The request | Copy down all of the data underneath, exactly as shown.

Rows from an object dataset
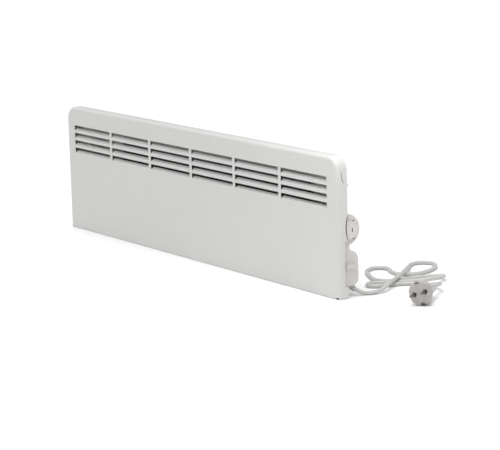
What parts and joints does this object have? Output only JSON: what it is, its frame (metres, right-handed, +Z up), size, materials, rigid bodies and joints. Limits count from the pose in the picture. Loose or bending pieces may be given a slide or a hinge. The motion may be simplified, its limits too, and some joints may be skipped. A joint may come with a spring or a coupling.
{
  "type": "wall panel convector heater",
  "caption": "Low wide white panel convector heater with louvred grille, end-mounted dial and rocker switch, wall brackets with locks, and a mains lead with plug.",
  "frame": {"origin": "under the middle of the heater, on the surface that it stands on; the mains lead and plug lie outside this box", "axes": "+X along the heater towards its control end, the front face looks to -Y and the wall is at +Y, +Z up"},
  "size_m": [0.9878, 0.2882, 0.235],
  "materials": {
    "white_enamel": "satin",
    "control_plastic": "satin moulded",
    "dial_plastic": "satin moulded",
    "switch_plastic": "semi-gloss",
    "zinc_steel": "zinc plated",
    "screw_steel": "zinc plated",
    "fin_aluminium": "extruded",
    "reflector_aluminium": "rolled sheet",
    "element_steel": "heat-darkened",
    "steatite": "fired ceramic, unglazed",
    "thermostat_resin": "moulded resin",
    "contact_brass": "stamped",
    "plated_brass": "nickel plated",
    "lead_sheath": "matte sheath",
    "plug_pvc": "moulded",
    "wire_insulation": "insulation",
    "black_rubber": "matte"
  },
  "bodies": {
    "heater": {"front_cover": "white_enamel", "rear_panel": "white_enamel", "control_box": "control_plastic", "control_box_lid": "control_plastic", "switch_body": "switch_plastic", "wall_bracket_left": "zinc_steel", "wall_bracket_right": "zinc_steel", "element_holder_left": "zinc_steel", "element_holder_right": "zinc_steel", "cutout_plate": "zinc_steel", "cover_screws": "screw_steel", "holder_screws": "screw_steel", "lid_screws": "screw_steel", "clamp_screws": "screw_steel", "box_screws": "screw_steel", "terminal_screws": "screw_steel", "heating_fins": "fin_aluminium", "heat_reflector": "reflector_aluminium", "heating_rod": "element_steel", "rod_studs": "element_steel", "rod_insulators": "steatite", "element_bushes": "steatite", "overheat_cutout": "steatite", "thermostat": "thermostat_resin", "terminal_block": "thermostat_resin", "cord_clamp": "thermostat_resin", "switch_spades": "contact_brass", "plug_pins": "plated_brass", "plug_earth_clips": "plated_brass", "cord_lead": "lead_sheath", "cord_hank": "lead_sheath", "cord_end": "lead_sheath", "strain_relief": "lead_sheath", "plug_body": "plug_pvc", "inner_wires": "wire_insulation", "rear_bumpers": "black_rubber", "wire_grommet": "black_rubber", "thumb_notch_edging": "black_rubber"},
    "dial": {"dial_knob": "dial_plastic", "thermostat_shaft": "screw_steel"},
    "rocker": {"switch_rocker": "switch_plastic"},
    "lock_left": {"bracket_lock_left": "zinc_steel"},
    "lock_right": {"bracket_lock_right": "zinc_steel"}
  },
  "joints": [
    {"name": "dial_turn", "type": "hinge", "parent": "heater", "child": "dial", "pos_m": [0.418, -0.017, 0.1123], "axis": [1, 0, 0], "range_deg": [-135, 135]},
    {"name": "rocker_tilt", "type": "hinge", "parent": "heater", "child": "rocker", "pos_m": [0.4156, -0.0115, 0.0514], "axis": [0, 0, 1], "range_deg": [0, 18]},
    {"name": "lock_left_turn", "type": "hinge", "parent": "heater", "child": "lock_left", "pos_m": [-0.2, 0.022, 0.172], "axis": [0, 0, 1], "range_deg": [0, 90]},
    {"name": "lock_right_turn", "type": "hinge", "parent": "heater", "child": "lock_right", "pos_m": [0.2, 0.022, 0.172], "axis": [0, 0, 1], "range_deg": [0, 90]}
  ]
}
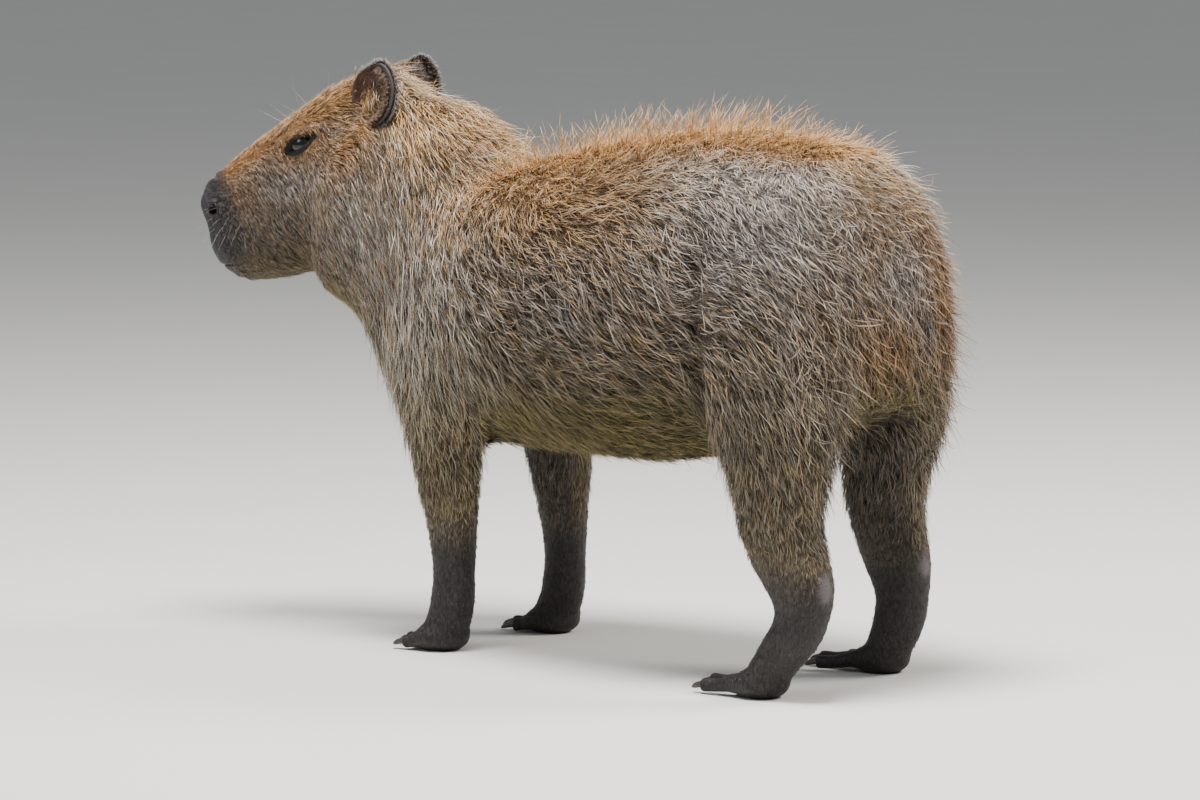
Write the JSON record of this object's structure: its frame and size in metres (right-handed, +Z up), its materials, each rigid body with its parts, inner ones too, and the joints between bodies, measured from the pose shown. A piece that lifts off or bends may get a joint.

Final result |
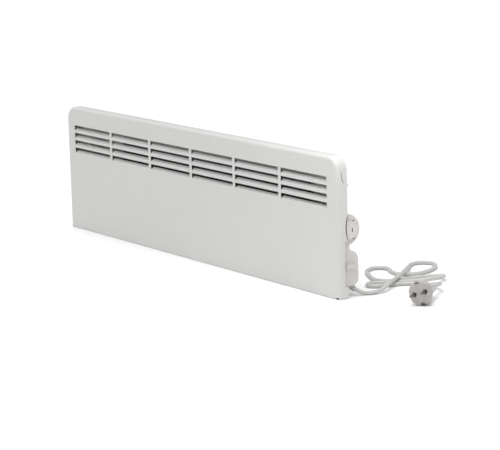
What parts and joints does this object have? Output only JSON: what it is, its frame (metres, right-handed, +Z up), size, materials, rigid bodies and joints. Limits count from the pose in the picture. Loose or bending pieces may be given a slide or a hinge. The motion may be simplified, its limits too, and some joints may be skipped. A joint may come with a spring or a coupling.
{
  "type": "wall panel convector heater",
  "caption": "Low wide white panel convector heater with louvred grille, end-mounted dial and rocker switch, wall brackets with locks, and a mains lead with plug.",
  "frame": {"origin": "under the middle of the heater, on the surface that it stands on; the mains lead and plug lie outside this box", "axes": "+X along the heater towards its control end, the front face looks to -Y and the wall is at +Y, +Z up"},
  "size_m": [0.9878, 0.2882, 0.235],
  "materials": {
    "white_enamel": "satin",
    "control_plastic": "satin moulded",
    "dial_plastic": "satin moulded",
    "switch_plastic": "semi-gloss",
    "zinc_steel": "zinc plated",
    "screw_steel": "zinc plated",
    "fin_aluminium": "extruded",
    "reflector_aluminium": "rolled sheet",
    "element_steel": "heat-darkened",
    "steatite": "fired ceramic, unglazed",
    "thermostat_resin": "moulded resin",
    "contact_brass": "stamped",
    "plated_brass": "nickel plated",
    "lead_sheath": "matte sheath",
    "plug_pvc": "moulded",
    "wire_insulation": "insulation",
    "black_rubber": "matte"
  },
  "bodies": {
    "heater": {"front_cover": "white_enamel", "rear_panel": "white_enamel", "control_box": "control_plastic", "control_box_lid": "control_plastic", "switch_body": "switch_plastic", "wall_bracket_left": "zinc_steel", "wall_bracket_right": "zinc_steel", "element_holder_left": "zinc_steel", "element_holder_right": "zinc_steel", "cutout_plate": "zinc_steel", "cover_screws": "screw_steel", "holder_screws": "screw_steel", "lid_screws": "screw_steel", "clamp_screws": "screw_steel", "box_screws": "screw_steel", "terminal_screws": "screw_steel", "heating_fins": "fin_aluminium", "heat_reflector": "reflector_aluminium", "heating_rod": "element_steel", "rod_studs": "element_steel", "rod_insulators": "steatite", "element_bushes": "steatite", "overheat_cutout": "steatite", "thermostat": "thermostat_resin", "terminal_block": "thermostat_resin", "cord_clamp": "thermostat_resin", "switch_spades": "contact_brass", "plug_pins": "plated_brass", "plug_earth_clips": "plated_brass", "cord_lead": "lead_sheath", "cord_hank": "lead_sheath", "cord_end": "lead_sheath", "strain_relief": "lead_sheath", "plug_body": "plug_pvc", "inner_wires": "wire_insulation", "rear_bumpers": "black_rubber", "wire_grommet": "black_rubber", "thumb_notch_edging": "black_rubber"},
    "dial": {"dial_knob": "dial_plastic", "thermostat_shaft": "screw_steel"},
    "rocker": {"switch_rocker": "switch_plastic"},
    "lock_left": {"bracket_lock_left": "zinc_steel"},
    "lock_right": {"bracket_lock_right": "zinc_steel"}
  },
  "joints": [
    {"name": "dial_turn", "type": "hinge", "parent": "heater", "child": "dial", "pos_m": [0.418, -0.017, 0.1123], "axis": [1, 0, 0], "range_deg": [-135, 135]},
    {"name": "rocker_tilt", "type": "hinge", "parent": "heater", "child": "rocker", "pos_m": [0.4156, -0.0115, 0.0514], "axis": [0, 0, 1], "range_deg": [0, 18]},
    {"name": "lock_left_turn", "type": "hinge", "parent": "heater", "child": "lock_left", "pos_m": [-0.2, 0.022, 0.172], "axis": [0, 0, 1], "range_deg": [0, 90]},
    {"name": "lock_right_turn", "type": "hinge", "parent": "heater", "child": "lock_right", "pos_m": [0.2, 0.022, 0.172], "axis": [0, 0, 1], "range_deg": [0, 90]}
  ]
}
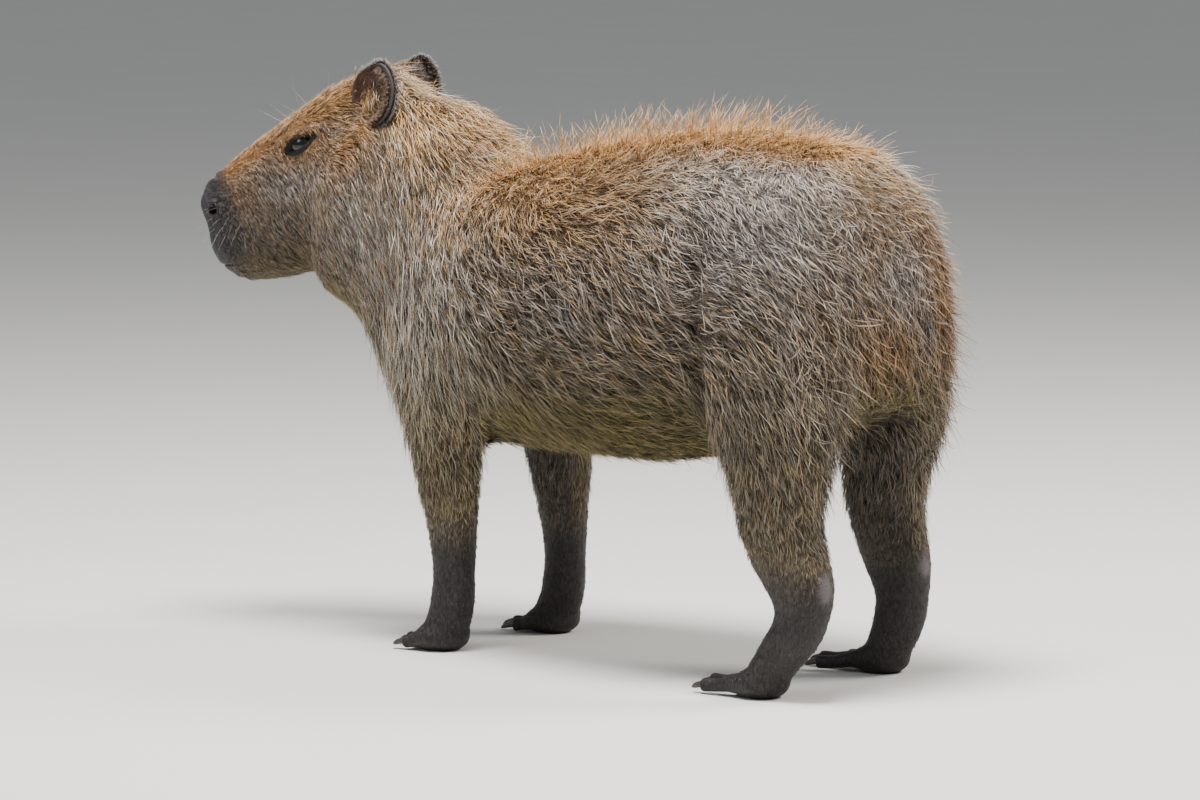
Write the JSON record of this object's structure: its frame and size in metres (right-handed, +Z up), its materials, each rigid body with its parts, inner ones too, and the joints between bodies, measured from the pose shown. A piece that lifts off or bends may get a joint.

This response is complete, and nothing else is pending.